Robert Redrup was a clerk at a newsstand in New York City who sold two such paperback books to a plainclothes police officer and was arrested under a state obscenity statute. The Kentucky case involved a similar transaction, except that both the clerk and the patron were female. The Arkansas case was an attempt on the part of the state to have certain issues of specific magazines declared obscene and to have their distribution enjoined by a state court.

 

All three cases arrived at the Supreme Court by approximately the same route.

 

Convictions were obtained at trial in Redrup and Austin, which the respective state appellate courts subsequently upheld. An injunction was issued in Gent, which also survived state appeals.

 

Court invalidated state obscenity laws, lays out guideposts for constitutionality

 

The Supreme Court, however, reversed all three judgments in a single per curiam opinion with two justices dissenting. The Court seemed to have little difficulty reaching a decision in these cases but failed to reach a consensus on the First Amendment doctrine it was enforcing.

 

Instead, it set up three guideposts against which the constitutionality of state statutes in each of these cases could be measured.

 

  • First, the statute must reflect a specific concern for the protection of juveniles from exposure to obscenity.
  • Second, it must guard against any “assault upon individual privacy” through a manner of publication so obtrusive as to make it impossible for the unwilling individual to avoid the obscene message.
  • Finally, citing Ginzburg v.
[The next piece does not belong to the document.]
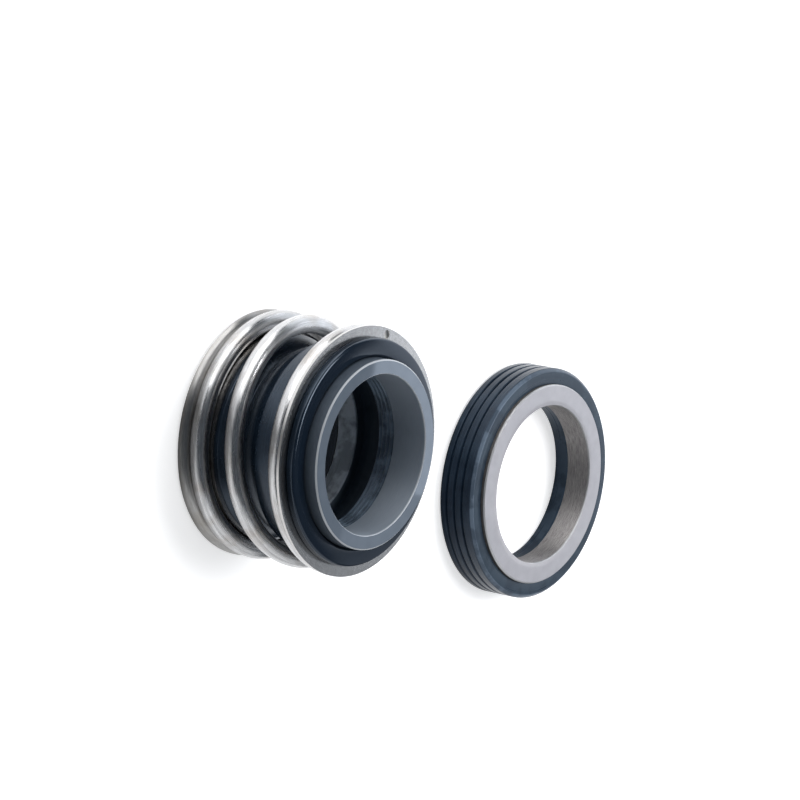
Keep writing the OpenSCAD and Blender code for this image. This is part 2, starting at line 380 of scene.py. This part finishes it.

United States (1966), the Court said that the statute must target “pandering,” by which the Court meant a manner of advertisement permeated “with the leer of the sensualist.”
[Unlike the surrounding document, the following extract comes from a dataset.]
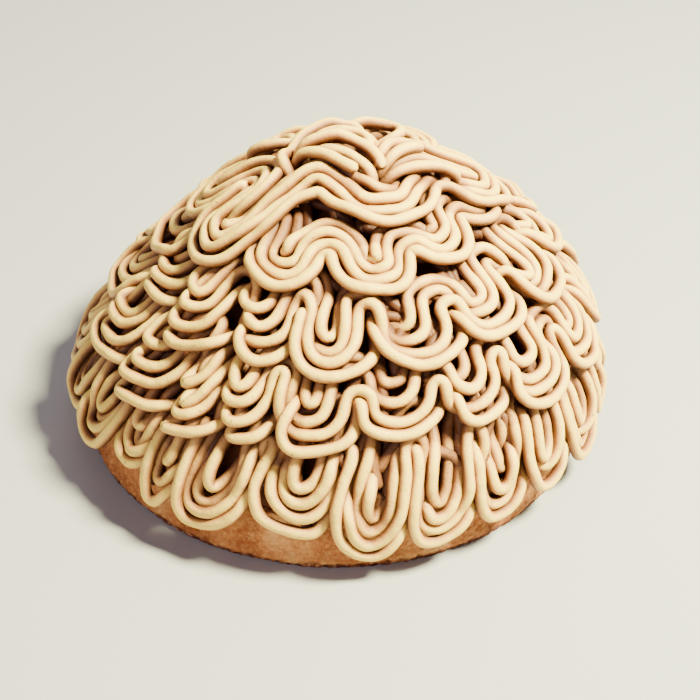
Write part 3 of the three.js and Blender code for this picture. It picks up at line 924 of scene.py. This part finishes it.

The statutes in all three cases failed all three tests.

 

Court could not unite on First Amendment doctrine of obscenity

 

As to a unifying doctrine of obscenity, however, the Court could do no more than allude to the four general views then held by the Court’s nine members expressed in such cases as Memoirs v. Massachusetts (1966) and Jacobellis v. Ohio (1964). The Court could only say that regardless of which of these four standards were applied to the facts of these cases, the state court decisions had to be reversed.

 

Despite the Court’s doctrinal vagueness, Redrup had an important impact on obscenity cases for at least the next several years. During that period, the Court would often overturn obscenity convictions citing Redrup, implying that the published material in question could not be held obscene by any standard currently represented on the Court.

 

The two dissenters, Justices John Marshall Harlan II and Tom C. Clark, tried and failed to press the Court into taking up and deciding the constitutional issue of obscenity. The Court eventually established such standards in Miller v. California (1973).